DO THIS: Return exactly the lines that run from the beginning through the line containing "tree: bpy.types.NodeTree", both included, and no others.
____ GIVEN DATA
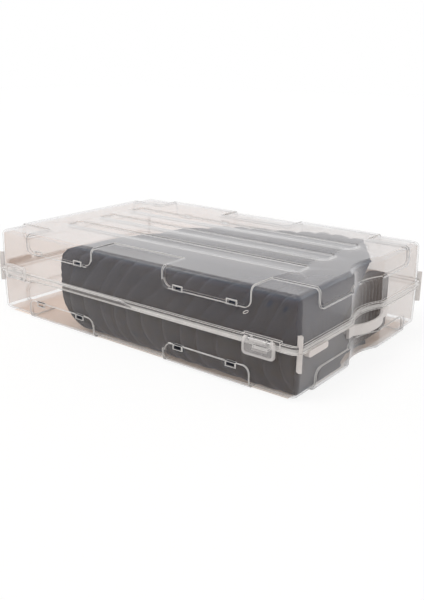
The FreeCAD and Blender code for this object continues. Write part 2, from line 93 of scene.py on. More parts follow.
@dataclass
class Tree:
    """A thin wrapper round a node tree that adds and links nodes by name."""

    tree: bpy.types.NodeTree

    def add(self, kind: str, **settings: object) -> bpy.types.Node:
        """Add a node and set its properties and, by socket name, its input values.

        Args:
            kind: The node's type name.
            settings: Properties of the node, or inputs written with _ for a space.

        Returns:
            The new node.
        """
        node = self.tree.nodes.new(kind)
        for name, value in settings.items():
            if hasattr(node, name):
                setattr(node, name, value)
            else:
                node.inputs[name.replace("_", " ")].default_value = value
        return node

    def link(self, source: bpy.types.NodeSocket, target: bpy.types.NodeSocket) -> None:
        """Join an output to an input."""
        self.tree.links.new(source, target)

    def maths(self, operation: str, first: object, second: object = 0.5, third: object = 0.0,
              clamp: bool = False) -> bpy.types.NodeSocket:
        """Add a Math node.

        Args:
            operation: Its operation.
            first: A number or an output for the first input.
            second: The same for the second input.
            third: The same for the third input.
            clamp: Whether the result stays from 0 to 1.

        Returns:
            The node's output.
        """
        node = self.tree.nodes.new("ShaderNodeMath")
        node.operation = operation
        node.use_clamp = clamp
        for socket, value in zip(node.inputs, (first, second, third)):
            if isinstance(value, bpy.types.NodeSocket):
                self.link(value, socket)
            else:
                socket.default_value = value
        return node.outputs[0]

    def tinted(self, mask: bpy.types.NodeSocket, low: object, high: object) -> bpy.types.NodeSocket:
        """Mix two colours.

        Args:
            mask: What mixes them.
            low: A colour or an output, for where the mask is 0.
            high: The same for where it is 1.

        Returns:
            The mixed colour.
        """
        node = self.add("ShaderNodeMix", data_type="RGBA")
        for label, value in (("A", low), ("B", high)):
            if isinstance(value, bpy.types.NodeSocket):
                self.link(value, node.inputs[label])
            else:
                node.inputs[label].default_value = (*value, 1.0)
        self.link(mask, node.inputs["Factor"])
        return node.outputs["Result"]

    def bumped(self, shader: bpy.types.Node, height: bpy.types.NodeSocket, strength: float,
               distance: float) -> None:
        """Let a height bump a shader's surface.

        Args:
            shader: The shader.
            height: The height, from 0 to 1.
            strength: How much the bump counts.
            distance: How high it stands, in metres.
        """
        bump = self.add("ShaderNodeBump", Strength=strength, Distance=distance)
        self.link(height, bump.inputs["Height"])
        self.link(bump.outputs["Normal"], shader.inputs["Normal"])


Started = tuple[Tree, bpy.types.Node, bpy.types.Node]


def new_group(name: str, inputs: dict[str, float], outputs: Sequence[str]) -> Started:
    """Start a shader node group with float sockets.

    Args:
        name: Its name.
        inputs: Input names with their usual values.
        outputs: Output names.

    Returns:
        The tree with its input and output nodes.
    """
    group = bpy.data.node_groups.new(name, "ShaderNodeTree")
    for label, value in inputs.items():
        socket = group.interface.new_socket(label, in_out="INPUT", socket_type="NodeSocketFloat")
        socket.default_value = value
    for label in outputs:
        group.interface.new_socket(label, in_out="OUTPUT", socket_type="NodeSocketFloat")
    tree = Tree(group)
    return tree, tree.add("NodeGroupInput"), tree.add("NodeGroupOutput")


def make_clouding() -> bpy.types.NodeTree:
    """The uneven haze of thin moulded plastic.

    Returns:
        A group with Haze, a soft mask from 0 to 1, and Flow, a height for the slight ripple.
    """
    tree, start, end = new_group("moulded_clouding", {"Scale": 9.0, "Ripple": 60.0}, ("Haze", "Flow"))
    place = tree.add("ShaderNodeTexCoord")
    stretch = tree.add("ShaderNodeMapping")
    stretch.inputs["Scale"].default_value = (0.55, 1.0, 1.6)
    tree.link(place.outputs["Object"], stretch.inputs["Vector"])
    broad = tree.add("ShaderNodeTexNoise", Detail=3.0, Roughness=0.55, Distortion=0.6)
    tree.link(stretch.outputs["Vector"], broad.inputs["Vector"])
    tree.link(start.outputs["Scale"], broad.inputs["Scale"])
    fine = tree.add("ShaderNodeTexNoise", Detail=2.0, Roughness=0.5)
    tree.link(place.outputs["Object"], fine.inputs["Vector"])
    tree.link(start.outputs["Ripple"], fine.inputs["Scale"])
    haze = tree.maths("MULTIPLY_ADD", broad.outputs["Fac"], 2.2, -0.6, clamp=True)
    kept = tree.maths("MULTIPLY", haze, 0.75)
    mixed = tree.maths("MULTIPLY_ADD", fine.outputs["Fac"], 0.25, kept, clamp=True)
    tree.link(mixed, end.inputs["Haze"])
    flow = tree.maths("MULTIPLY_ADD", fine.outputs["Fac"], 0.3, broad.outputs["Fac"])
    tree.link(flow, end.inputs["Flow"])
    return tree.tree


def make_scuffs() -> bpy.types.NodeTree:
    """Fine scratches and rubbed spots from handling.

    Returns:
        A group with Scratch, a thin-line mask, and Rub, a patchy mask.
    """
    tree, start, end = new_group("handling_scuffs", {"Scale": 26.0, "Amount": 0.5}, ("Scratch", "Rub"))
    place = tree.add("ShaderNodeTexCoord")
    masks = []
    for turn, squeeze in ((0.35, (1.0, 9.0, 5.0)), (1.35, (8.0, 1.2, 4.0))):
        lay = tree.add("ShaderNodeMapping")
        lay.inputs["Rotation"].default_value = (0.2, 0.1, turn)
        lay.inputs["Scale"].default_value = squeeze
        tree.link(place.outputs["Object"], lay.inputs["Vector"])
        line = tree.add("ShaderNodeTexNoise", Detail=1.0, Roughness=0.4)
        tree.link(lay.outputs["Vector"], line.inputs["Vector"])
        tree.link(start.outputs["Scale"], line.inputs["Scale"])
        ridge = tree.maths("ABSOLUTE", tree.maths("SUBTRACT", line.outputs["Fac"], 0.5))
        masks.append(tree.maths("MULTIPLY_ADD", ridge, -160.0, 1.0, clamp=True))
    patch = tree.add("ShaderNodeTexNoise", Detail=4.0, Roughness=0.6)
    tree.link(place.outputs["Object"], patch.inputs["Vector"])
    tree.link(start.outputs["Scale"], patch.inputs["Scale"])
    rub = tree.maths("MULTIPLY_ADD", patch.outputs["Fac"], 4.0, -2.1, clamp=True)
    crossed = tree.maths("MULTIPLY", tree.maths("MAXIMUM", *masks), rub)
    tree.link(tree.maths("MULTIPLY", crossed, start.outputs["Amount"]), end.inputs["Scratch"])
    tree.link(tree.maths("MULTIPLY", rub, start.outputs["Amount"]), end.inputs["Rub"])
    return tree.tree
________
RESULT FOR THIS TASK:
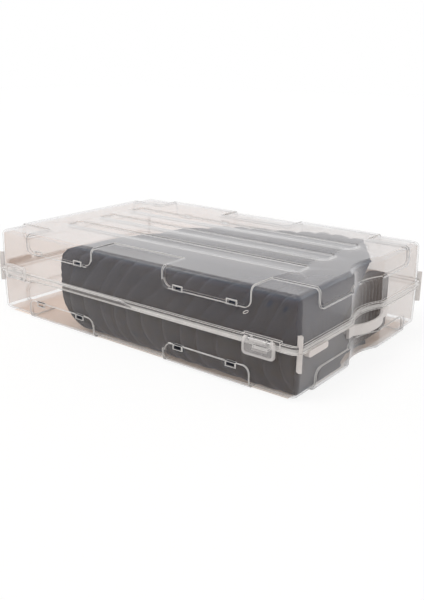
The FreeCAD and Blender code for this object continues. Write part 2, from line 93 of scene.py on. More parts follow.
@dataclass
class Tree:
    """A thin wrapper round a node tree that adds and links nodes by name."""

    tree: bpy.types.NodeTree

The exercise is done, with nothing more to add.